Metro Council agenda pairs NES worker recognition with renewed rebuke of Boring Company tunnel proposal

A council night shaped by storm recovery and a major transit dispute
Nashville’s Metro Council agenda for Tuesday, February 3, 2026, reflects two high-profile threads running through city government: the push to formally recognize frontline utility workers after a historic winter storm, and continuing council skepticism toward The Boring Company’s proposed “Music City Loop” tunnel between downtown and Nashville International Airport.
The meeting comes days after widespread outages across Davidson County followed the January 2026 ice storm. Public frustration has centered on restoration timelines and the quality of communication during the prolonged outage, even as officials have repeatedly distinguished between field crews and management decisions.
Recognition of NES workers amid a broader accountability debate
Council members have publicly urged residents not to direct anger toward lineworkers and crews repairing the grid, while also calling for answers about staffing, mutual aid, and public messaging before and during the storm. The recognition item is expected to elevate the role of field personnel working extended shifts in hazardous conditions and to separate on-the-ground work from policy and operational decisions made at the leadership level.
At the same time, the utility’s response is under formal scrutiny outside the council chamber. On February 2, Mayor Freddie O’Connell announced a commission to review NES preparation and response to the January 2026 winter storm, with authority to hold hearings and request assistance from the Metropolitan Auditor and an initial reporting timeline measured in months.
- Context: outages in Nashville peaked at roughly 230,000 customers during the storm, with restoration continuing into early February.

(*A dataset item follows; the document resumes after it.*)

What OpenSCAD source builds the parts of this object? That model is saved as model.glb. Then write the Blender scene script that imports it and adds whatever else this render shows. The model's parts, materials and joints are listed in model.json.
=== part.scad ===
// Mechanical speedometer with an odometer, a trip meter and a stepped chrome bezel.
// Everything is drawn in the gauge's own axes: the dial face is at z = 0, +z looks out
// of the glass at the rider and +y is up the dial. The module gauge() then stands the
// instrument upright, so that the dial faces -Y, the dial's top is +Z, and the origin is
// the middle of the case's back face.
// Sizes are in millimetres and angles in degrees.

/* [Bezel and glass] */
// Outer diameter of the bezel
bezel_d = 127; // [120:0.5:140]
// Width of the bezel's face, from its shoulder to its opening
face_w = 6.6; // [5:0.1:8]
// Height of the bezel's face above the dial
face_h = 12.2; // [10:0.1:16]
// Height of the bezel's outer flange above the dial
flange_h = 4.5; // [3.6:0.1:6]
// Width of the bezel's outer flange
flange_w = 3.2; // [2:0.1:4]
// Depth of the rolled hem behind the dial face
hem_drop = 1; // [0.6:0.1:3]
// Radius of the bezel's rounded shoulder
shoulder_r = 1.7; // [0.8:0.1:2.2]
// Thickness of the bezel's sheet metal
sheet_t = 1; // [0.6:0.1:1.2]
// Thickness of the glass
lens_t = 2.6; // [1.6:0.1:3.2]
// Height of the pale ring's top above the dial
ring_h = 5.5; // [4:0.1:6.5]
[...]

- Separate tracks: worker recognition efforts are unfolding alongside calls for after-action reviews, committee testimony, and governance questions about preparedness and crisis communications.

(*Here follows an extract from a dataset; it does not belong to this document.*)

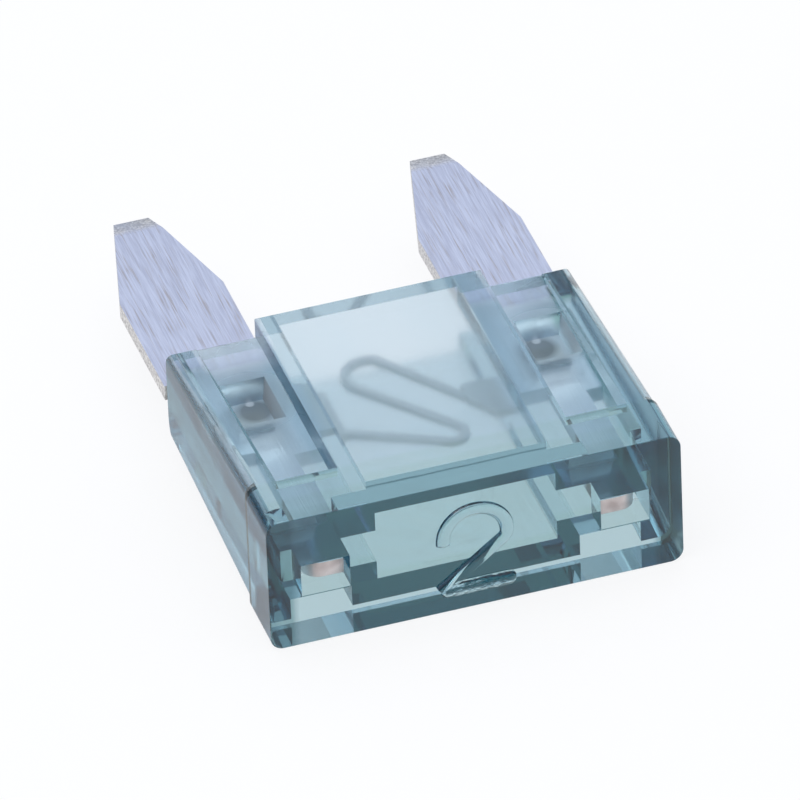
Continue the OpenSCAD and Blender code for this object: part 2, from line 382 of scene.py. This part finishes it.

Symbolic but pointed: Council resolution opposing the Music City Loop
Also on the February 3 agenda is RS2025-1712, a memorializing resolution opposing The Boring Company’s proposed tunnels in Nashville and Davidson County. The measure is framed as a statement of position rather than a permitting action. It asserts concerns about transparency, community engagement, and alleged labor and safety practices, and it reiterates the council’s stated preference for “equitable” and community-driven transit planning.
The resolution has been deferred multiple times since December 2025, including at the January 20, 2026, council meeting. The project—announced publicly in July 2025 with state leadership—has been described as a privately funded underground route using electric vehicles to connect downtown with the airport across roughly 13 miles. While the company has said it is prepared to begin tunneling once approvals are secured, the project still requires a large number of permits, with only a portion approved to date.
The February 3 meeting places Nashville’s immediate infrastructure reality—power restoration and emergency readiness—alongside a longer-term debate over how major transportation projects should be vetted, governed, and communicated to the public.
What to watch next
- Whether the council advances RS2025-1712 or again defers action.
- How officials frame worker recognition in relation to ongoing oversight of NES leadership decisions.
- The timeline and scope of findings from the mayor’s storm-response review commission.